We’re staffed to tackle a wide range of projects and challenges. The team includes a wide range of expertise, including genomics, epigenomics, and transcriptomics experts; molecular biologists; automation specialists; software and algorithm developers; and engineers.
But for the number of processes we run, our production team is quite small. Everyone knows seven or eight processes, and is able to switch between them quickly. Cross-training is very important.
As best as you can predict, what do you think the BTL's top priorities will be over the next few years?
We’re always working to stay on the cutting edge, and to be able to see over it. Truthfully, in this incredibly dynamic environment there is a steady stream of groundbreaking new ideas for us to work on. That said, single-cell processes will continue to increase their impact at Broad. I also see great opportunities in metagenomics and epigenomics.
What is it about technology and process development and improvement that gets you excited?

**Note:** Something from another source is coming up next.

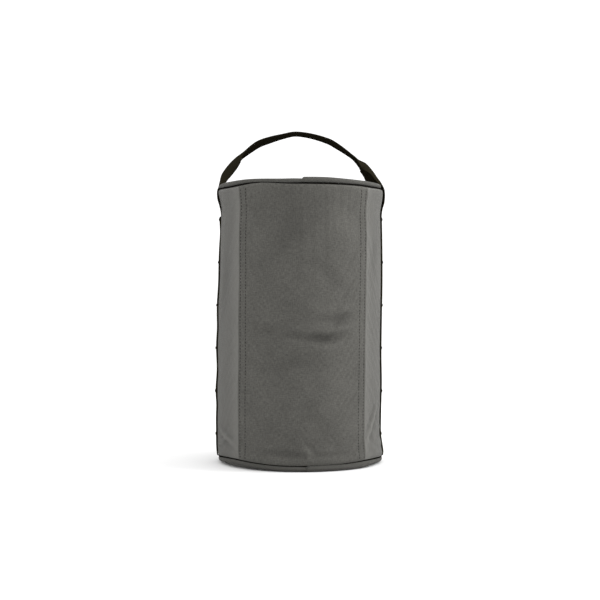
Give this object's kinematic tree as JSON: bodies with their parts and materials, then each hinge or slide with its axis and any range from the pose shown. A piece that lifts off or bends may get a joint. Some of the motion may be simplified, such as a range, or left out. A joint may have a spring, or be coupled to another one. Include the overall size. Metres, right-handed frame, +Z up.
{
  "type": "bear canister with padded carry case",
  "caption": "Hard round bear canister inside a padded cylindrical fabric case with zipped lid, piping, lash straps and webbing handle.",
  "frame": {"origin": "centre of the base panel's underside, on the surface that it stands on", "axes": "+Z up, the front panel faces -Y, the side straps are on +X and -X"},
  "size_m": [0.2384, 0.2322, 0.466],
  "materials": {
    "canvas": "matt",
    "coated_fabric": "satin",
    "foam": "matt",
    "lining": "satin",
    "board": "matt",
    "piping_cord": "matt",
    "binding": "matt",
    "webbing": "matt",
    "tack_thread": "matt",
    "zip_tape": "matt",
    "zip_coil": "satin",
    "slider_metal": "satin",
    "canister_plastic": "matt",
    "canister_lid_plastic": "matt",
    "lock_steel": "brushed"
  },
  "bodies": {
    "case": {"back_panel": "canvas", "base_board": "board", "base_foam": "foam", "base_lining": "lining", "base_panel": "coated_fabric", "base_piping_cord": "piping_cord", "base_piping_cover": "coated_fabric", "base_seam_binding": "binding", "canister_shell": "canister_plastic", "front_panel": "canvas", "hinge_strip": "coated_fabric", "rim_piping_cord": "piping_cord", "rim_piping_cover": "coated_fabric", "rim_seam_binding": "binding", "side_panel_left": "coated_fabric", "side_panel_right": "coated_fabric", "side_strap_left": "webbing", "side_strap_right": "webbing", "strap_bar_tacks": "tack_thread", "wall_foam": "foam", "wall_lining": "lining", "zip_coil_case": "zip_coil", "zip_end_tabs": "coated_fabric", "zip_tape_case": "zip_tape"},
    "lid": {"lid_panel": "coated_fabric", "lid_foam": "foam", "lid_lining": "lining", "zip_tape_lid": "zip_tape", "zip_coil_lid": "zip_coil"},
    "slider_left": {"zip_slider_left": "slider_metal"},
    "slider_right": {"zip_slider_right": "slider_metal"},
    "pull_left": {"zip_pull_left": "slider_metal"},
    "pull_right": {"zip_pull_right": "slider_metal"},
    "handle": {"handle_strap": "webbing"},
    "inner_lid": {"canister_lid": "canister_lid_plastic"},
    "lock_1": {"lock_cam_1": "lock_steel", "lock_nut_1": "lock_steel", "lock_sleeve_1": "lock_steel", "lock_stud_1": "lock_steel"},
    "lock_2": {"lock_cam_2": "lock_steel", "lock_nut_2": "lock_steel", "lock_sleeve_2": "lock_steel", "lock_stud_2": "lock_steel"},
    "lock_3": {"lock_cam_3": "lock_steel", "lock_nut_3": "lock_steel", "lock_sleeve_3": "lock_steel", "lock_stud_3": "lock_steel"}
  },
  "joints": [
    {"name": "lid_open", "type": "hinge", "parent": "case", "child": "lid", "pos_m": [0, -0.088, 0.3872], "axis": [1, 0, 0], "range_deg": [0, 140], "deforming": ["zip_tape_lid", "zip_coil_lid", "handle_strap"]},
    {"name": "slider_left_run", "type": "hinge", "parent": "case", "child": "slider_left", "pos_m": [0, 0, 0.387], "axis": [0, 0, 1], "range_deg": [0, 126], "deforming": ["zip_tape_case", "zip_coil_case"]},
    {"name": "pull_left_swing", "type": "hinge", "parent": "slider_left", "child": "pull_left", "pos_m": [-0.0063, 0.10431, 0.3913], "axis": [-0.0603, 0.9982, 0], "range_deg": [0, 100]},
    {"name": "slider_right_run", "type": "hinge", "parent": "case", "child": "slider_right", "pos_m": [0, 0, 0.387], "axis": [0, 0, 1], "range_deg": [-126, 0], "deforming": ["zip_tape_case", "zip_coil_case"]},
    {"name": "pull_right_swing", "type": "hinge", "parent": "slider_right", "child": "pull_right", "pos_m": [0.0063, 0.10431, 0.3913], "axis": [-0.0603, -0.9982, 0], "range_deg": [0, 100]},
    {"name": "handle_swing", "type": "hinge", "parent": "case", "child": "handle", "pos_m": [0, 0, 0.346], "axis": [1, 0, 0], "range_deg": [-90, 90], "stiffness_Nm_per_rad": 0.12, "deforming": ["handle_strap"]},
    {"name": "canister_lid_turn", "type": "hinge", "parent": "case", "child": "inner_lid", "pos_m": [0, 0, 0.3692], "axis": [0, 0, 1], "range_deg": [-60, 60]},
    {"name": "lock_1_turn", "type": "hinge", "parent": "inner_lid", "child": "lock_1", "pos_m": [0, 0.078, 0.3736], "axis": [0, 0, 1], "range_deg": [0, 90]},
    {"name": "lock_2_turn", "type": "hinge", "parent": "inner_lid", "child": "lock_2", "pos_m": [-0.06755, -0.039, 0.3736], "axis": [0, 0, 1], "range_deg": [0, 90]},
    {"name": "lock_3_turn", "type": "hinge", "parent": "inner_lid", "child": "lock_3", "pos_m": [0.06755, -0.039, 0.3736], "axis": [0, 0, 1], "range_deg": [0, 90]}
  ],
  "couplings": [
    {"joint": "slider_left_run", "follows": "lid_open", "ratio": 0.9},
    {"joint": "slider_right_run", "follows": "lid_open", "ratio": -0.9}
  ]
}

I love being in a position to enable scientific progress in so many labs and so many areas by making cutting edge capabilities available to researchers. It’s exciting to push back the limits of what’s possible, and really gratifying to put new and empowering tools in the hands of Broad scientists.
Papers cited:
Schirmer M, et al. Linking the human gut microbiome to inflammatory cytokine production capacity. Cell. November 3, 2016. DOI: 10.1016/j.cell.2016.10.020.
Hupalo DN, et al. Population genomics studies identify signatures of global dispersal and drug resistance in Plasmodium vivax. Nature Genetics. Online June 27, 2016. DOI: 10.1038/ng.3588.
Yassour M, et al. Natural history of the infant gut microbiome and impact of antibiotic treatment on bacterial strain diversity and stability. Science Translational Medicine. Online June 15, 2016. DOI: 10.1126/scitranslmed.aad0917.
Vatanen T, et al. Variation in microbiome LPS immunogenicity contributes to autoimmunity in humans. Cell. May 5, 2016. DOI: 10.1016/j.cell.2016.04.007.
Ma L, et al. Genome analysis of three Pneumocystis species reveals adaptation mechanisms to life exclusively in mammalian hosts. Nature Communications. Online February 22, 2016. DOI: 10.1038/ncomms10740.
Bandopadhayay P, et al. MYB-QKI rearrangements in angiocentric glioma drive tumorigenicity through a tripartite mechanism. Nature Genetics. Online February 1, 2016. DOI: 10.1038/ng.3500.
Rotem A, et al. Single-cell ChIP-seq reveals cell subpopulations defined by chromatin state. Nature Biotechnology. Online October 12, 2015. DOI: 10.1038/nbt.3383.
Etchegaray J-P, et al. The histone deacetylase SIRT6 controls embryonic stem cell fate via TET-mediated production of 5-hydroxymethylcytosine. Nature Cell Biology. Online April 27, 2015. DOI: 10.1038/ncb3147.
Trombetta JJ, et al. Preparation of single-cell RNA-seq libraries for next generation sequencing. Current Protocols in Molecular Biology. Online July 1, 2014. DOI: 10.1002/0471142727.mb0422s107.